— Begin —
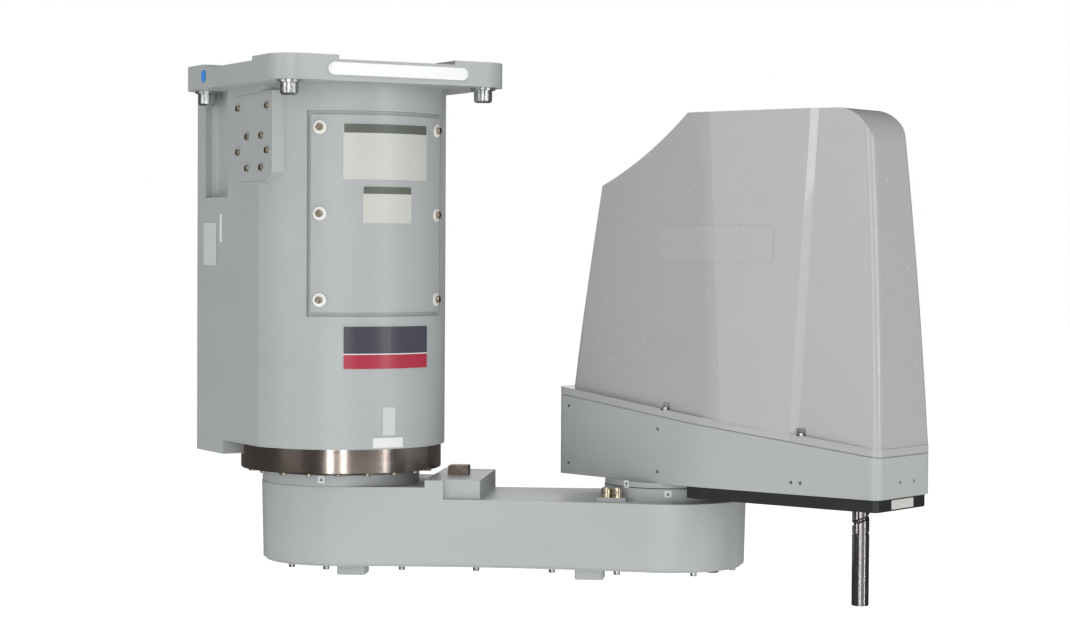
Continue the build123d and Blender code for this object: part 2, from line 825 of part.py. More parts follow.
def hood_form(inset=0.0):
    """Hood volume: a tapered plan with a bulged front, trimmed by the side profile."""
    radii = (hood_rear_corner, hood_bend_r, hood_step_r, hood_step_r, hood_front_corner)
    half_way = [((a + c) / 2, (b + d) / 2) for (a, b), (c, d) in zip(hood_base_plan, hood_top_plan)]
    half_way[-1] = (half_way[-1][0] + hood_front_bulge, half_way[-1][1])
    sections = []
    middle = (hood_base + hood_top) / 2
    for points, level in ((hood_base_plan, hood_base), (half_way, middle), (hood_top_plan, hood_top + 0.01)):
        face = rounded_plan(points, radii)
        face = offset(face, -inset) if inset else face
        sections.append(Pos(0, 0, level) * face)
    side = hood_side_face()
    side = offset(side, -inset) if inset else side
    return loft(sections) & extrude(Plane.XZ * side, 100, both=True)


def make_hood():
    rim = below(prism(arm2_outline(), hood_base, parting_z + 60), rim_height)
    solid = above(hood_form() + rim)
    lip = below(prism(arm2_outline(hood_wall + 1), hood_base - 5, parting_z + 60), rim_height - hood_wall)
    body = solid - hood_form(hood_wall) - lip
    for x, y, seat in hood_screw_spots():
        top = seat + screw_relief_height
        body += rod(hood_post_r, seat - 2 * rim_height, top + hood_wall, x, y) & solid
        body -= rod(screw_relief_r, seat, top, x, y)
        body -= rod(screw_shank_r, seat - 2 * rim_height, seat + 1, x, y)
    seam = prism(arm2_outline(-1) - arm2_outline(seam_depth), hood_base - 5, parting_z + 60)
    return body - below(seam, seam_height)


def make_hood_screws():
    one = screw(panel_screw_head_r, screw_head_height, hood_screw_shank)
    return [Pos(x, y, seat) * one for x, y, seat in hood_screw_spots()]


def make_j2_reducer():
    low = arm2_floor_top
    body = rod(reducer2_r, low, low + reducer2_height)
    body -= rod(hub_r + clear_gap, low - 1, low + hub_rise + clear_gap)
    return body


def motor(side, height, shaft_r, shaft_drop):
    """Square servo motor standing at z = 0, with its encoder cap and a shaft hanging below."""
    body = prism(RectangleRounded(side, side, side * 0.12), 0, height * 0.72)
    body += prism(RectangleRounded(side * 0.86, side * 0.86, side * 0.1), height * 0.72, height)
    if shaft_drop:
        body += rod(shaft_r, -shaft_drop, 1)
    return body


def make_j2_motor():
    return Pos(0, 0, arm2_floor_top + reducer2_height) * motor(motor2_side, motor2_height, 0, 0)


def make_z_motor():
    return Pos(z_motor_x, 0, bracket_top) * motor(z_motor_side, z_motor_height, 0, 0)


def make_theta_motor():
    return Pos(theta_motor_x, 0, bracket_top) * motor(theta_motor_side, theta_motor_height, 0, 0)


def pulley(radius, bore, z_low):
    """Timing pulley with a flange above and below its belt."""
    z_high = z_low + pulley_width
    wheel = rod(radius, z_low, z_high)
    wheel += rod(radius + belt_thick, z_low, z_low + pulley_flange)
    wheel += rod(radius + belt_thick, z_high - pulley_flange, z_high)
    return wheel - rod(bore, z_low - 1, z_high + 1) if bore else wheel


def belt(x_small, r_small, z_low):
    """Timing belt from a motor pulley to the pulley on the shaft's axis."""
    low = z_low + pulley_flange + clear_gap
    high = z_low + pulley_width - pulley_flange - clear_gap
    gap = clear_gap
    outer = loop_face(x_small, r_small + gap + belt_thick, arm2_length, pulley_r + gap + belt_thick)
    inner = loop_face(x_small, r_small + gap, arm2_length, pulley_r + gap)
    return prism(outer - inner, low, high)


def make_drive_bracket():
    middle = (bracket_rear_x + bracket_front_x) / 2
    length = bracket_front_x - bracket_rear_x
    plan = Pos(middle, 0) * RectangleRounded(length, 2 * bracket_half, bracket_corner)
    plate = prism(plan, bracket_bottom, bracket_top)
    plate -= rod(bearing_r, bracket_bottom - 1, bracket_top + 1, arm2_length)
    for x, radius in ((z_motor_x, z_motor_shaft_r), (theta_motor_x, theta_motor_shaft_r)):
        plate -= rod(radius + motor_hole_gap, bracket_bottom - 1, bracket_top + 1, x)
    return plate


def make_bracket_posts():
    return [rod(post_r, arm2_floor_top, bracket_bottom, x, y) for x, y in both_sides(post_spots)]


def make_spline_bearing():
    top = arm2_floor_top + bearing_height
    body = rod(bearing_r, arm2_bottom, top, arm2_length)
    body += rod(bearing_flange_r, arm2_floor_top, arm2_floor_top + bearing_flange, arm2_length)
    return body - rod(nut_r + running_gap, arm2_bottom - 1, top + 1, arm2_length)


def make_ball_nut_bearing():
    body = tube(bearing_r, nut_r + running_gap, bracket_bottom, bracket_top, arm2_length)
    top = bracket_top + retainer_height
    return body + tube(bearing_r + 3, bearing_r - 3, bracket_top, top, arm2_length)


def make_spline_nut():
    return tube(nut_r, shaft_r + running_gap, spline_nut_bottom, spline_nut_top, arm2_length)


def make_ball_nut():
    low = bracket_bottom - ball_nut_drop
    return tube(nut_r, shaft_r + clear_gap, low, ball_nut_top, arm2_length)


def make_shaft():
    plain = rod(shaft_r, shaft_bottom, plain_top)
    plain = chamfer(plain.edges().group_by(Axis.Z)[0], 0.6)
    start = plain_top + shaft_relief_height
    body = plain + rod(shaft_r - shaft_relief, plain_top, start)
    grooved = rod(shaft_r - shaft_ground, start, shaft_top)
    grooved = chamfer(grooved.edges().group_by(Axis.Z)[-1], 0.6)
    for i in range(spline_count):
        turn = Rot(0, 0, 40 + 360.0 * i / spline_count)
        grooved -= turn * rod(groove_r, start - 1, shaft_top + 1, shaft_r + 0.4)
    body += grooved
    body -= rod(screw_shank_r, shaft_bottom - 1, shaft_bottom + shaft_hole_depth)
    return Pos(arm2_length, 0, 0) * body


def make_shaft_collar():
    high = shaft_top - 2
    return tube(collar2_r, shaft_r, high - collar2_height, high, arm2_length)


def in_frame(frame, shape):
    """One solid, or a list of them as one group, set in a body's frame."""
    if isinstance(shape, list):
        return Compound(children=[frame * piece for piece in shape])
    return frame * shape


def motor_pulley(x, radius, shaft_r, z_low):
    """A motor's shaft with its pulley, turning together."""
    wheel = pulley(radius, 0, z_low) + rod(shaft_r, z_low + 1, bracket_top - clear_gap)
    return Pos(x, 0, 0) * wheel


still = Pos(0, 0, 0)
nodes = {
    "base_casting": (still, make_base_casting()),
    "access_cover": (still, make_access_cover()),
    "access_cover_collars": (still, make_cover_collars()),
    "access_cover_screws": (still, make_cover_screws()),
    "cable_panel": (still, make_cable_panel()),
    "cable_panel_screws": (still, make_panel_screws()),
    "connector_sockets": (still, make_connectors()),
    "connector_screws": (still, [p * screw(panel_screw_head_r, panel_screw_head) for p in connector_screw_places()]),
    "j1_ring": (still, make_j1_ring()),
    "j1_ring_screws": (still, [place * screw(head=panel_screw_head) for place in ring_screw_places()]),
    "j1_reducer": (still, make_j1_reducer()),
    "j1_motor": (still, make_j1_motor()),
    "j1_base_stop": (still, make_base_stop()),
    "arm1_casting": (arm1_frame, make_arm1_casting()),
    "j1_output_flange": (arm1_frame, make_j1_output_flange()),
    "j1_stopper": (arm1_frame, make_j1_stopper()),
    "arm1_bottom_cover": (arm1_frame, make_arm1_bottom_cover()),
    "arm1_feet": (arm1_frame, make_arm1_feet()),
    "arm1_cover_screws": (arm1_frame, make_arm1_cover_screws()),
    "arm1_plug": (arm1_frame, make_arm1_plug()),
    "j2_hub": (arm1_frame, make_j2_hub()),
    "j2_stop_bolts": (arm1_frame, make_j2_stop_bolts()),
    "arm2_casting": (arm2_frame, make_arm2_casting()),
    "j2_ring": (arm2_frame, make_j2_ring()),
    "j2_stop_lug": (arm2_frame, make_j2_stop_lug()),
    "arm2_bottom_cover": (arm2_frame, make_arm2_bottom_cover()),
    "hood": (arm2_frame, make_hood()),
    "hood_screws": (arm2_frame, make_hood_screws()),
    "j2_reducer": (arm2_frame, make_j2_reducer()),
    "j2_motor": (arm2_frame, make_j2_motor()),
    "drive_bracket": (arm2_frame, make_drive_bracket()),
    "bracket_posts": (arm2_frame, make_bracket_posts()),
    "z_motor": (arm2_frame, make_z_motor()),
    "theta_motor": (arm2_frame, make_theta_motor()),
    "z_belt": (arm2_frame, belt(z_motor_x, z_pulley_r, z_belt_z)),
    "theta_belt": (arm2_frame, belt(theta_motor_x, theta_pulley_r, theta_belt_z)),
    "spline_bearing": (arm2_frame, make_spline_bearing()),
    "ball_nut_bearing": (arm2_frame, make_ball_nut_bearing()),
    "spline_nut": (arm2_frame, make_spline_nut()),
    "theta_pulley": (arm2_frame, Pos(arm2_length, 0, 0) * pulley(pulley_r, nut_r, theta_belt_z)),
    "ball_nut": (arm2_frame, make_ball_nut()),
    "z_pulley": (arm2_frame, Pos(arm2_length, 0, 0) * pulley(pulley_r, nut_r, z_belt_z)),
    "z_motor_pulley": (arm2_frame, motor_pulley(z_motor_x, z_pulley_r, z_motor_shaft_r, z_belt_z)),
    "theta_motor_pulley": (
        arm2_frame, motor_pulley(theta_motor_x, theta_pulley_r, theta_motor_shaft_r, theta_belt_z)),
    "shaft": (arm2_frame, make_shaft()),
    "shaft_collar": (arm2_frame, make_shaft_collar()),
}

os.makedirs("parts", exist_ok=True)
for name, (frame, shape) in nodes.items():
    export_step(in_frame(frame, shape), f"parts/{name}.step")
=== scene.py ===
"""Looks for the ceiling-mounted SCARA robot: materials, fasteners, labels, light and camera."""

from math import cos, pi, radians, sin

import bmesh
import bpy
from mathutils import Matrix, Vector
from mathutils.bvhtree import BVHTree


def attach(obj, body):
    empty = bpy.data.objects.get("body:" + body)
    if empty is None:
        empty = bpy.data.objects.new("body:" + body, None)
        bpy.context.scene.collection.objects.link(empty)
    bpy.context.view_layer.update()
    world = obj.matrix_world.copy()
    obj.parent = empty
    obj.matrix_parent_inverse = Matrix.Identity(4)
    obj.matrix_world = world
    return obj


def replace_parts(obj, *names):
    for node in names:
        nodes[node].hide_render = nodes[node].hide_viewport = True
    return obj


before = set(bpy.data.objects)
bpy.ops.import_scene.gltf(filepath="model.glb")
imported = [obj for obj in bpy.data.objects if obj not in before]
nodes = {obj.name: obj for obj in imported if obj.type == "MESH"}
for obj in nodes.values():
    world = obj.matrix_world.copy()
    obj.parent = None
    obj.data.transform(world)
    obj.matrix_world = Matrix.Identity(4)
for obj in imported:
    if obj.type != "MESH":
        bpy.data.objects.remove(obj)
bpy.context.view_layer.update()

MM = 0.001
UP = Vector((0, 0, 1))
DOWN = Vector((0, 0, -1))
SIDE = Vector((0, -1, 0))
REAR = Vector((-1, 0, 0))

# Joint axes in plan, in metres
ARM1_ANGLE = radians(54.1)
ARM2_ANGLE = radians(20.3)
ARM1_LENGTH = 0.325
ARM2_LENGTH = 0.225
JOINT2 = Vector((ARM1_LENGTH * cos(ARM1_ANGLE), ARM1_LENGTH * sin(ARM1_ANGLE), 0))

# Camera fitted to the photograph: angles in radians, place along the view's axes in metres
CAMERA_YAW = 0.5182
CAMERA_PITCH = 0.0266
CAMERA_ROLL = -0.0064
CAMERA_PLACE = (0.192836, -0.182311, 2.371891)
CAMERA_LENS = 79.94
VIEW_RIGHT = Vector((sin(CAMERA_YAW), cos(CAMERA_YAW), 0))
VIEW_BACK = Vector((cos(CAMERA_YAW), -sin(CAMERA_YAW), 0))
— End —
Within the listing above, find every line containing the string "from" and return it.

Reply to the task:
Continue the build123d and Blender code for this object: part 2, from line 825 of part.py. More parts follow.
    """Timing belt from a motor pulley to the pulley on the shaft's axis."""
from math import cos, pi, radians, sin
from mathutils import Matrix, Vector
from mathutils.bvhtree import BVHTree